When oil prices collapsed in 2013-2014, Venezuela had "no dollars to import raw materials, spare parts, seeds, fertilizers, whatever, and production came tumbling down."
Human Capital Flight and the Scale of Collapse
The economic collapse was "bigger than the collapse that happened in most wars," with hyperinflation forcing Maduro to remove "five zeros out of the currency" and then "six more zeros" just 3.5 years later.
Venezuelan oil engineers expelled from the industry went to Colombia and increased production at the Rubiales field "from thirty thousand barrels of oil a day" to "two hundred and fifty thousand barrels a day."
Eight million Venezuelans left the country during the collapse, while the financial system shrank from "eighty billion dollars in assets to like one billion dollars in assets."
Venezuela's refining capacity fell from 1.3 million barrels daily to under 100,000 barrels, forcing the country to "import gasoline" despite being oil-rich.
Sanctions Versus Structural Problems
Sanctions were "imposed starting around second half of twenty seventeen," but "the economy imploded" with "the worst implosion" occurring "in the year twenty sixteen" before sanctions.
The government "cut back on imports by something like eighty five percent" in 2016, leading Hausmann to write an article asking "should Venezuela default?" which "got me banned from the country."
Current oil laws require production "only through the national oil company or in joint ventures where the national oil company has fifty one percent," but the state company "is broke, it's in default with all its creditors."
Exchange rate instability persists with "a dollar at the official rate of three hundred and something, and the black market rate is that four hundred, five hundred, six hundred" making Venezuela "uninvestable."

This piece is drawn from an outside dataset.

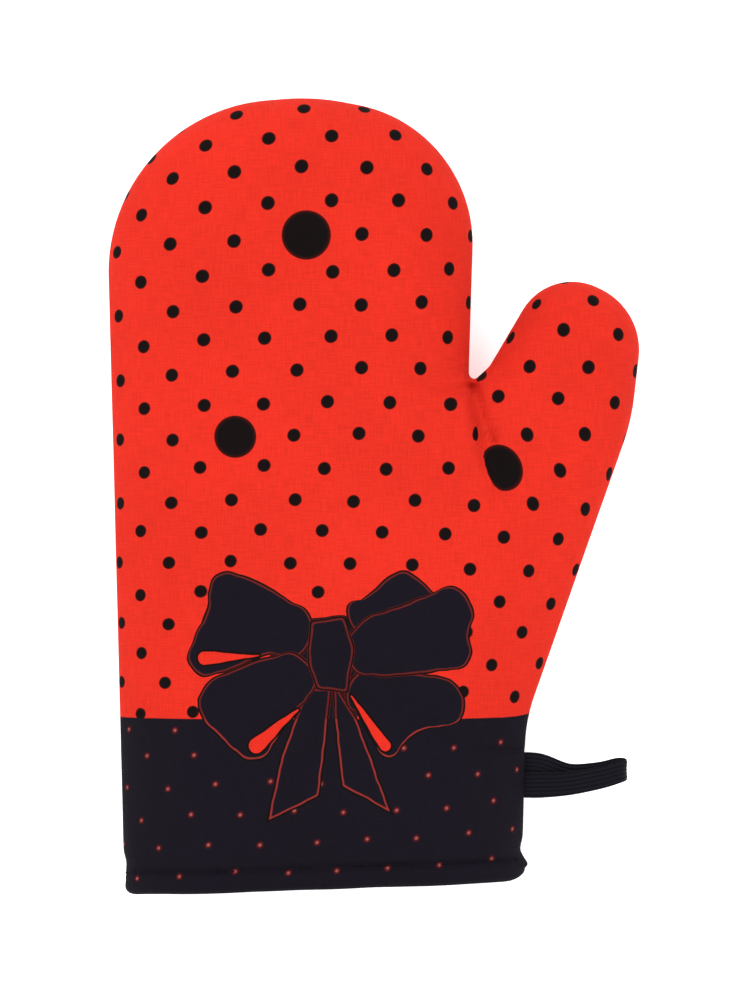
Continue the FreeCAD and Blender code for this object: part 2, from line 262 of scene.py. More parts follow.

The 2024 Elections and Current Political Reality
Despite preventing "eight million Venezuelans abroad" from voting and blocking voter registration, the opposition won "seventy thirty" and "would have won eighty five fifteen if other people had been allowed to vote."
"The opposition won in all twenty four states, they won in ninety percent of the three hundred and thirty five municipalities," demonstrating that "Venezuela is not a polarized country. Venezuela is a unified country."
The regime maintains power through "extreme repression" including "a secret police for civilians called Sabine, and then there's a secret police for the military called the Hesim."
Even "in the voting centers in military bases. The government lost seventy to thirty in spite of its repression," showing the regime's complete lack of popular support.
Trump Administration Strategy and Recovery Challenges
The Trump administration's approach of "stabilization, then recovery, and then eventually a political transition" is "the wrong phasing" because recovery requires knowing "what are the rights that people have."
"There is no legitimate power to change the hydrocarbon's law" since the stolen National Assembly elections are not recognized by "the US," "Latin America," or "Europe."
Hausmann advocates telling the military and bureaucracy "we're not going to fire you the way they fired all the army in Iraq" while demanding free elections with international supervision.
The key difference from Iraq is that "Venezuela was democracy. We have political parties. We ran an election not one hundred years ago, in twenty twenty four" with existing political organization.